Yeah, definitely. The pace of it’s really different and you kind of really settle into the scenes a lot more. I just had to expand on her world a lot more, because normally I have the device of “meanwhile,” and we go to another whole situation, and they’re all bound by the same theme. At first, I thought this was going to be easier. You don’t have to worry about all the different worlds. But you still have to fill every single minute of an episode with something, and usually I’m in every single minute of those scenes, and talking the most. So it was harder than I thought. The other thing is, usually I have to really condense the stories down to fit in, but this time I had the luxury of going, “We’re going to go home with her, we’re going to meet the family.” I got to put in all things I wanted to put in. But yeah, it was just getting the pace of it right. I wanted to package it more to feel like a reality MTV show, where she was the star. And she gets to narrate the opening of every episode and the closing bit, and it had references to those kinds of shows.
And why do you like to do everything yourself? You’re writing, and starring, and producing every show?

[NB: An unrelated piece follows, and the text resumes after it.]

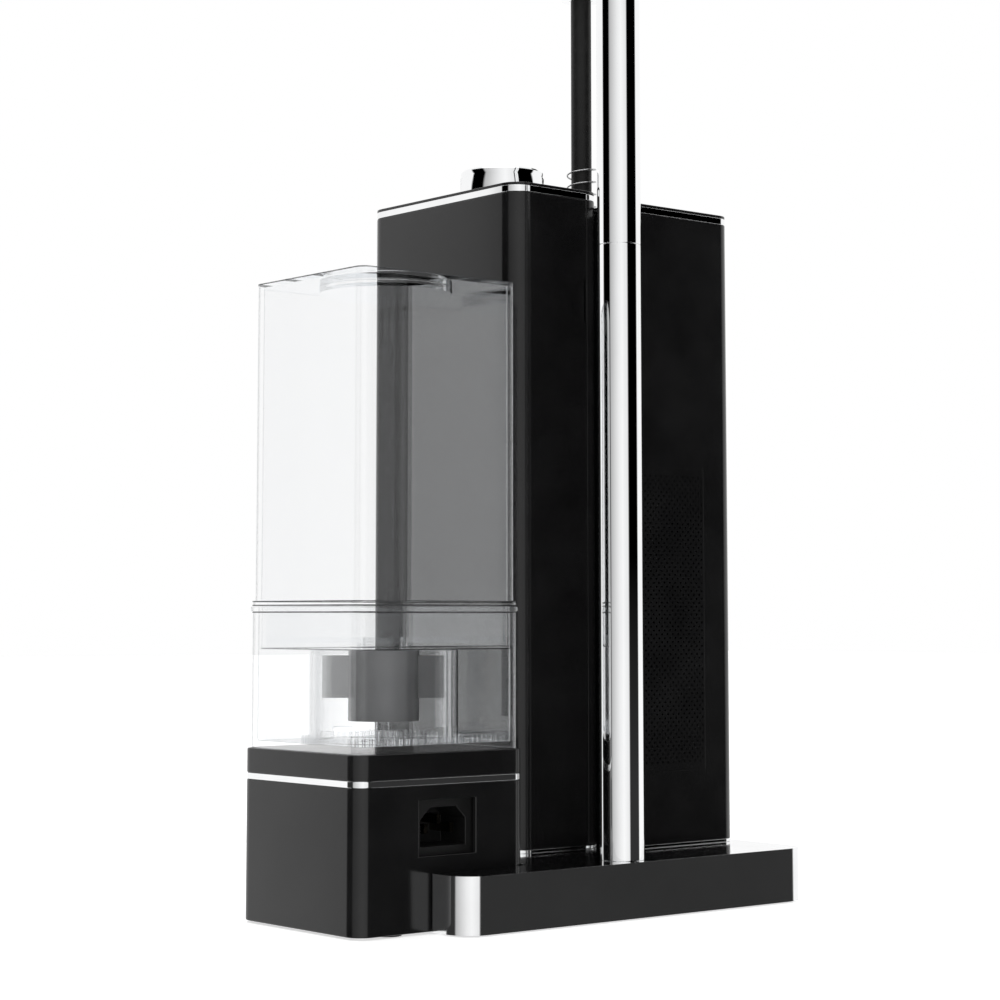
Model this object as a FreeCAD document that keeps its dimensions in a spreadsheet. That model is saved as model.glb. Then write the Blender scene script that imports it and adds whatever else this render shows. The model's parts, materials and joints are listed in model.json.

I don’t know. Why not? I think it’s just a control thing. I have a vision for it, so being able to see it through. And relying on other people to interpret you is sometimes harder. It’s better to just do it all. I do collaborate with other people, there’s a lot of people that work on the crew and stuff. But I like to be the final say on everything. And I’ll be across every tiny little detail to ridiculous levels. Like, I’ll be choosing the shoes that one of the girls is going to be wearing at the party scene. It’s ridiculous. It’s just, everyone gets me involved I’m not crazy, but I’ll have a meeting and the shoes will be out on the table, and I’m like, “She wears those.” But all the details count and make it seem real and interesting and not like other shows. And I think I just enjoy it. Like the music, I could have got someone else to do it all, but I like doing that stuff. You know what it is? It’s having a vision and being concerned that I won’t be able to communicate that, so I just like to do it and then it’s done.
And isn’t it exhausting?
Yeah, it’s full-on. You know what’s annoying? Everyone says to me, “Aw, so you’re doing the new TV show, but what else are you doing at the moment?” People are always like, “Why don’t you do someone else’s movie?” Or like, “What do you do on the weekends?” I’m like, “I’m doing this.” People always think I should have some other big life going on.
But you’re doing four jobs on every project, at least.

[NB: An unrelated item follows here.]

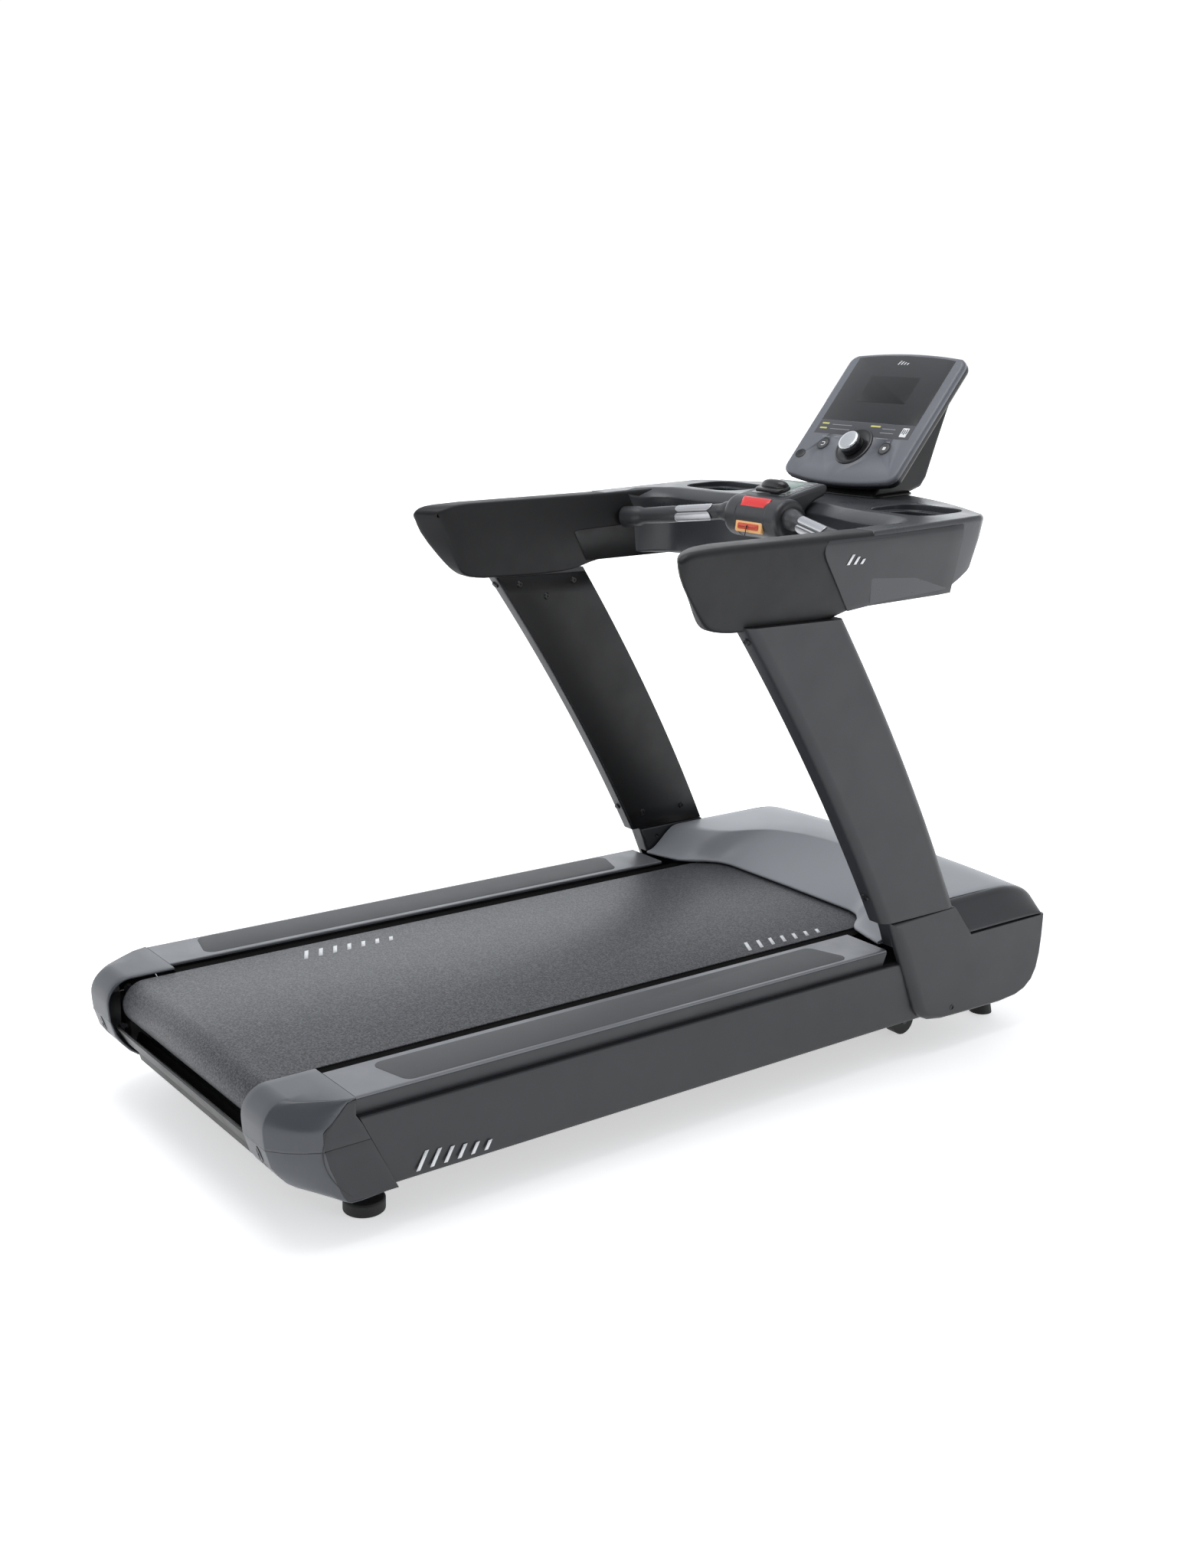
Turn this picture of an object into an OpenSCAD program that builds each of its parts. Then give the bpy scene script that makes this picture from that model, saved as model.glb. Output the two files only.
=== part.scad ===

Yeah! It’s had, but it’s fun. And like even now, there’s not a cast of actors who are all doing the promotion and stuff. It’s me. There’s a million things. We’ve got the DVD coming out in Australia and I’m fixing up the artwork and stuff. It’s crazy.
It’s not a route most people take. There are people that write and act, but it’s rare that you see somebody who does everything.
I always think, well, “Why don’t you just collaborate with someone on the next one?” But then I just don’t want to have to deal with that.
You’ve had three shows now in the US that have aired. Has success in the US had an impact on the stories you tell?
The first series I did, We Can Be Heroes, HBO called and said, “We love it. We want you to do something else for us.” And then a lot of people were saying, “Well, why don’t we do an American version of We Can Be Heroes? Maybe you can play all the characters but they’re all American.” And that has never appealed to me. That was the early days, but it came a bit of a theme for Australian TV shows to be reinterpreted here with American actors. For my shows, that was just such a weird idea and it didn’t appeal to me. So I’ve always thought, just keep doing what you want to do, and if HBO are into it, cool. Just make what you want and see if people like it. That’s been the policy the whole time. And with this show that was the same case. I mean, I don’t know HBO likes Ja’mie or not, but I just told them that’s what they were getting. And they might have said no and then I would have had to go somewhere else, but luckily they were really excited. And I think that’s what they’re buying into, that they like this sort of crazy, creative, driven theme that’s a bit weird. Like, I could’ve come to America and got all the cool comedy actors at the moment, gotten them all involved in some sort of ensemble cast mockumentary or something, but that doesn’t appeal to me as much.
And that’s part of what I find so interesting. I’m sure that’s what a lot of people told you to do.
Yeah, and the shows would probably be more a lot more well known, because all the cast would bring their audience with them, but then I would lose the vision for it, because there’d be too much [outside] involvement. And I really like working with real people in the cast. I don’t like to have to deal with actors’ issues. I prefer just bossing real people around.
So most of the people on the show aren’t professional actors?
They’ve never acted on television before, though I guess they are acting on the show, so they are actors. But none of them have done anything before, apart from the woman who plays my mum, who’s done two shows with me before. She’s just a lady working in a shop that we just found one day. We just find them all over the place. It’s cool. They’re also the sort of people you don’t find them in acting agencies. Like even the guy who plays my dad, that’s just a South African man who lives in Melbourne. He wouldn’t be an actor; he wouldn’t be in an agency.
And you’ve done pretty much all mockumentary stuff. Do you ever feel constrained by the documentary format?
Well yeah, because it is quite bound by the rules of that, but I think I like that. The audience probably feels a bit of security with that structure, and it allows me to do crazy things. But yeah, you can’t do a dream sequence or see things from perspectives that the documentary wouldn’t see, but it also adds another layer of the documentary storytellers. Like, Ja’mie thinks she’s telling her story, but the documentary are actually indicating certain things she doesn’t realize. And there’s fly-on-the-wall stuff where Ja’mie’s kind of unaware she’s being filmed, so that it allows you to see all aspects of her. Yeah I do feel bound by it, but I think it’s worth it for the end result.